◆ Directive ◆
Reproduce exactly the section that begins at the line containing "add(speaker, 'handle_strap', handleStrap(), RUBBER);" and ends at the line containing "obj.parent = None", both lines included; omit all other lines.
++++++++++++++++++++
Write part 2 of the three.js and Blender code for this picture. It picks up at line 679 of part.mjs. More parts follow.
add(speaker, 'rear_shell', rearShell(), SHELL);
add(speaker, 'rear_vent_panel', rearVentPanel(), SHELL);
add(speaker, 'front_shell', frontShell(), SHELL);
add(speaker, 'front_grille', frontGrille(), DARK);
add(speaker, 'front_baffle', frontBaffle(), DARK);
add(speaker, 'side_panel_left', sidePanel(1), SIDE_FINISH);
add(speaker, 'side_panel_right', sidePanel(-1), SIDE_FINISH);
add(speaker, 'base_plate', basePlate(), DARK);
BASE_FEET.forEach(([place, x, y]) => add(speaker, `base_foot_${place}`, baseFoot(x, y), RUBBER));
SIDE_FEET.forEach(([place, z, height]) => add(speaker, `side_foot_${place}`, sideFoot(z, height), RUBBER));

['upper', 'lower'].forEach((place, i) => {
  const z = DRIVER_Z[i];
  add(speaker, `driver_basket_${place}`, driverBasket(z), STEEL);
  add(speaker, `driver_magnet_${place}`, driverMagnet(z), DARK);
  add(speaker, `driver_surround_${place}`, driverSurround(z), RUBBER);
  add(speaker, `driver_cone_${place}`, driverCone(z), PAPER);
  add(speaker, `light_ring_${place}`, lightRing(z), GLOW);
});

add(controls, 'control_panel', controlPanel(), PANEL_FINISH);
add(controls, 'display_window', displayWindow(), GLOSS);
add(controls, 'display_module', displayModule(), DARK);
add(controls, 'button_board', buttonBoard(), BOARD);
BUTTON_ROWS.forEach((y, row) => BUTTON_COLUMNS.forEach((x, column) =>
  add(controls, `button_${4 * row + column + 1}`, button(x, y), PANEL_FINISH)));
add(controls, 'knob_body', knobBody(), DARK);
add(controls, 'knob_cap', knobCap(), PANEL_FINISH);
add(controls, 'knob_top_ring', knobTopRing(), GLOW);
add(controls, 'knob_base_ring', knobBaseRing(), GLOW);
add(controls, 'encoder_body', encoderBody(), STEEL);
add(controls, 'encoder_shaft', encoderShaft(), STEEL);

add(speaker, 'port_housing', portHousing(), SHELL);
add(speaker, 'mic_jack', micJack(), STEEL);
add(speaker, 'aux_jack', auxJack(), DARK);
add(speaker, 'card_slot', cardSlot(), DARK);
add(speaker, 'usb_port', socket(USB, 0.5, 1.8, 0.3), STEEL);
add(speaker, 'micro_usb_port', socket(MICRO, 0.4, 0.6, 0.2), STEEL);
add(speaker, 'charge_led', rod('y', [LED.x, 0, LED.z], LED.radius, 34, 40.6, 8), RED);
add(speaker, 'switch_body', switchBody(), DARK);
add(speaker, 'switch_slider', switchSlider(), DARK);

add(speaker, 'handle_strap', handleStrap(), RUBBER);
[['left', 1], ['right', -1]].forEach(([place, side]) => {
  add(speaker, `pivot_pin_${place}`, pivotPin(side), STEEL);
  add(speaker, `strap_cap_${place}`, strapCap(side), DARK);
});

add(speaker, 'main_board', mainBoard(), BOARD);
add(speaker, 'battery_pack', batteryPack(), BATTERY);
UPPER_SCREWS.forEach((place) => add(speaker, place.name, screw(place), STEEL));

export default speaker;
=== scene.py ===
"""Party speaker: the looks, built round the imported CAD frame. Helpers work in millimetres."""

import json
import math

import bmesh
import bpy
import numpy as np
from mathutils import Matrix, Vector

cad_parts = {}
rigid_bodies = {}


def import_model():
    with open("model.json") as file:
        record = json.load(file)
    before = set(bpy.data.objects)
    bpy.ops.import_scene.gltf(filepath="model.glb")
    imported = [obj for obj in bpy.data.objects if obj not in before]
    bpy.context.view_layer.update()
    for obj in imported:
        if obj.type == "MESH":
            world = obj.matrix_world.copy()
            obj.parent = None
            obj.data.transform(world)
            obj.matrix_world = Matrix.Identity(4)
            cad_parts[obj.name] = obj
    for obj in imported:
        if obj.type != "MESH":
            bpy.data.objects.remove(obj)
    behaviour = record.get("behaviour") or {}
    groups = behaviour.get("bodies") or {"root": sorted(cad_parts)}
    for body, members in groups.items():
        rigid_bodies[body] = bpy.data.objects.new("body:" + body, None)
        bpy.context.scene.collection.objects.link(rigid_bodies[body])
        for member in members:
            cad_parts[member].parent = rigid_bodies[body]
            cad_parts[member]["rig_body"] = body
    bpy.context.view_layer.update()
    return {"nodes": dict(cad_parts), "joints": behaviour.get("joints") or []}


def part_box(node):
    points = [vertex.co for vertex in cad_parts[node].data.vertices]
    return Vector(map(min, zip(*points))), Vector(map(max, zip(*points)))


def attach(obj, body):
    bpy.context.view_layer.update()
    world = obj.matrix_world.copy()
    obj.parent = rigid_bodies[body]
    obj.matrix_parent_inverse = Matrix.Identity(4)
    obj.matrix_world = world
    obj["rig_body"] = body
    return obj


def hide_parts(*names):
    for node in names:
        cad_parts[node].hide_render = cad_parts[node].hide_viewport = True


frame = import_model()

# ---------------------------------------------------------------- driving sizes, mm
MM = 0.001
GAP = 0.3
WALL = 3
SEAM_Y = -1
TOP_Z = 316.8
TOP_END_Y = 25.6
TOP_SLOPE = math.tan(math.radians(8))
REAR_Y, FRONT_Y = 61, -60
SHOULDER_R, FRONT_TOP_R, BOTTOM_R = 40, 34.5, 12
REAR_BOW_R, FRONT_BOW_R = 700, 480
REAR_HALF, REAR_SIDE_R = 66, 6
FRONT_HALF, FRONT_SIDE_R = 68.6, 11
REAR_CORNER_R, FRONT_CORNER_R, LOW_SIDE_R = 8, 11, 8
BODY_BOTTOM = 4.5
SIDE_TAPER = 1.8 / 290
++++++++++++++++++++
◆ Answer ◆
add(speaker, 'handle_strap', handleStrap(), RUBBER);
[['left', 1], ['right', -1]].forEach(([place, side]) => {
  add(speaker, `pivot_pin_${place}`, pivotPin(side), STEEL);
  add(speaker, `strap_cap_${place}`, strapCap(side), DARK);
});

add(speaker, 'main_board', mainBoard(), BOARD);
add(speaker, 'battery_pack', batteryPack(), BATTERY);
UPPER_SCREWS.forEach((place) => add(speaker, place.name, screw(place), STEEL));

export default speaker;
=== scene.py ===
"""Party speaker: the looks, built round the imported CAD frame. Helpers work in millimetres."""

import json
import math

import bmesh
import bpy
import numpy as np
from mathutils import Matrix, Vector

cad_parts = {}
rigid_bodies = {}


def import_model():
    with open("model.json") as file:
        record = json.load(file)
    before = set(bpy.data.objects)
    bpy.ops.import_scene.gltf(filepath="model.glb")
    imported = [obj for obj in bpy.data.objects if obj not in before]
    bpy.context.view_layer.update()
    for obj in imported:
        if obj.type == "MESH":
            world = obj.matrix_world.copy()
            obj.parent = None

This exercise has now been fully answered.